David Chadwick on UNC-Duke: You’ll probably never see another game like this
My wife, Marilynn, and I were in Sudan on a mission trip years ago. It was late at night. A Sudanese friend took us to a large field in the middle of nowhere where a blanket of darkness engulfed us. He said: “Look up at the stars. You’ll probably never see this again.”
It was breathtaking. Startling. The bright stars twinkled in their perfectly ordered constellations. We could see every detail. My Sudanese friend was correct. We’d never seen anything like it, nor since.
That moment has me reflecting on this weekend’s Final Four. Why is it so special? So talked and written about?
Yes, it involves four blueblood basketball programs: Villanova, Kansas, Duke, UNC. Yes, it’s the pomp and pageantry of the Final Four. As a member of the 1969 UNC Final Four team, I still vividly remember our send-off to Louisville, Kentucky. Thousands of students gathered to cheer us on to victory. The pep band blaring the Carolina fight song. The electric atmosphere in Freedom Hall for the final games of the season.

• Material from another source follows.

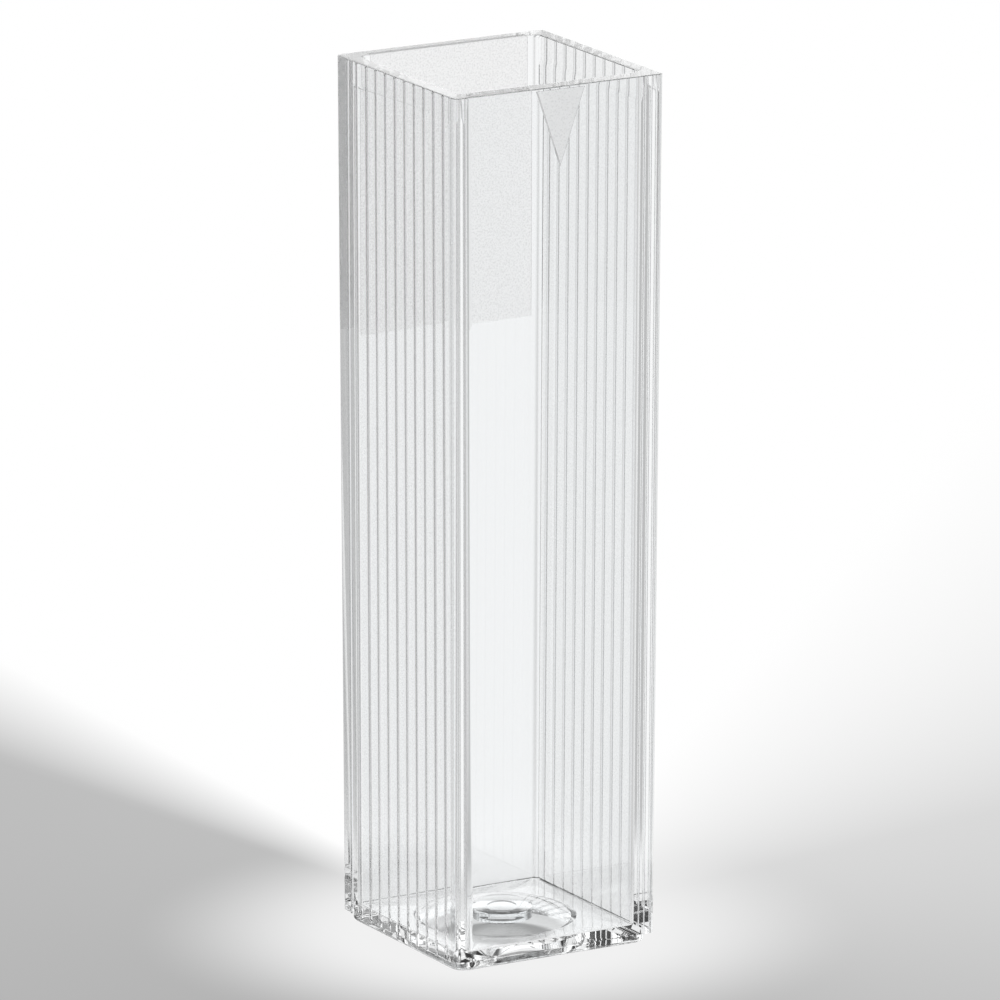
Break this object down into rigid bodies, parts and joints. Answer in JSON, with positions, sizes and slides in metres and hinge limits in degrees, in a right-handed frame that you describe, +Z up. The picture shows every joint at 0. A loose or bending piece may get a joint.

But this Final Four seems very different than all others.
In the semi-finals, Duke and UNC square off. Two schools separated by 11 miles, their colors two different shades of blue. A long-standing rivalry that covers six decades, with every decade having had a UNC and/or Duke team in the Final Four — 38 times in all; UNC 21 times and Duke 17.
It’s the Carolina Family formed under Dean Smith versus the Duke Brotherhood created under Coach K. These are the nicknames given by the players in each program.
Since Coach K took over the Duke program in 1980, Duke has won 50 games, UNC 49. How astonishingly weird is that!
It’s the game that features first-year coach Hubert Davis’s first trip to the Final Four versus Hall of Fame Coach K’s last trip to the Final Four. There’s also the revenge factor — UNC upsetting Duke March 5 in Coach K’s final home game ever. I doubt that sits well with Coach K, his players, plus every Duke fan in the universe.
In the words of former Duke player and ESPN analyst Jay Bilas, it’s the game that “always delivers.”
College basketball fans dub this time of year as March Madness. And rightly so. Regularly, David’s topple Goliath’s. Underdogs surprise teams with superior talent. Memories are created that last a long time, even a lifetime.
But this year’s March Madness seems especially mad. Crazy. Nerve-wracking. Tense. Hand-wringing. The talk of the basketball metaverse. Even those who aren’t basketball maniacs are chattering about it.
Why? Because in all the years of the unparalleled Duke and UNC rivalry, having played each other 257 times to be exact, these two college basketball behemoths have never — ever — not once played each other in the Final Four. How does that happen?
That will change Saturday night. Finally, by some quirk of basketball fate, the two will face off against each other in the national semi-finals. Who will win? I really don’t know. I have my loyalties. Others have theirs.
But here is the one perspective we all should grab. Watch the game. It’s a once-in-a-lifetime moment. It will be a game we will talk about for a long time. A true shining moment.
Enjoy it to the full. Savor every single second. For like that starry night in the Sudan years ago for me and my wife, you’ll probably never see this again.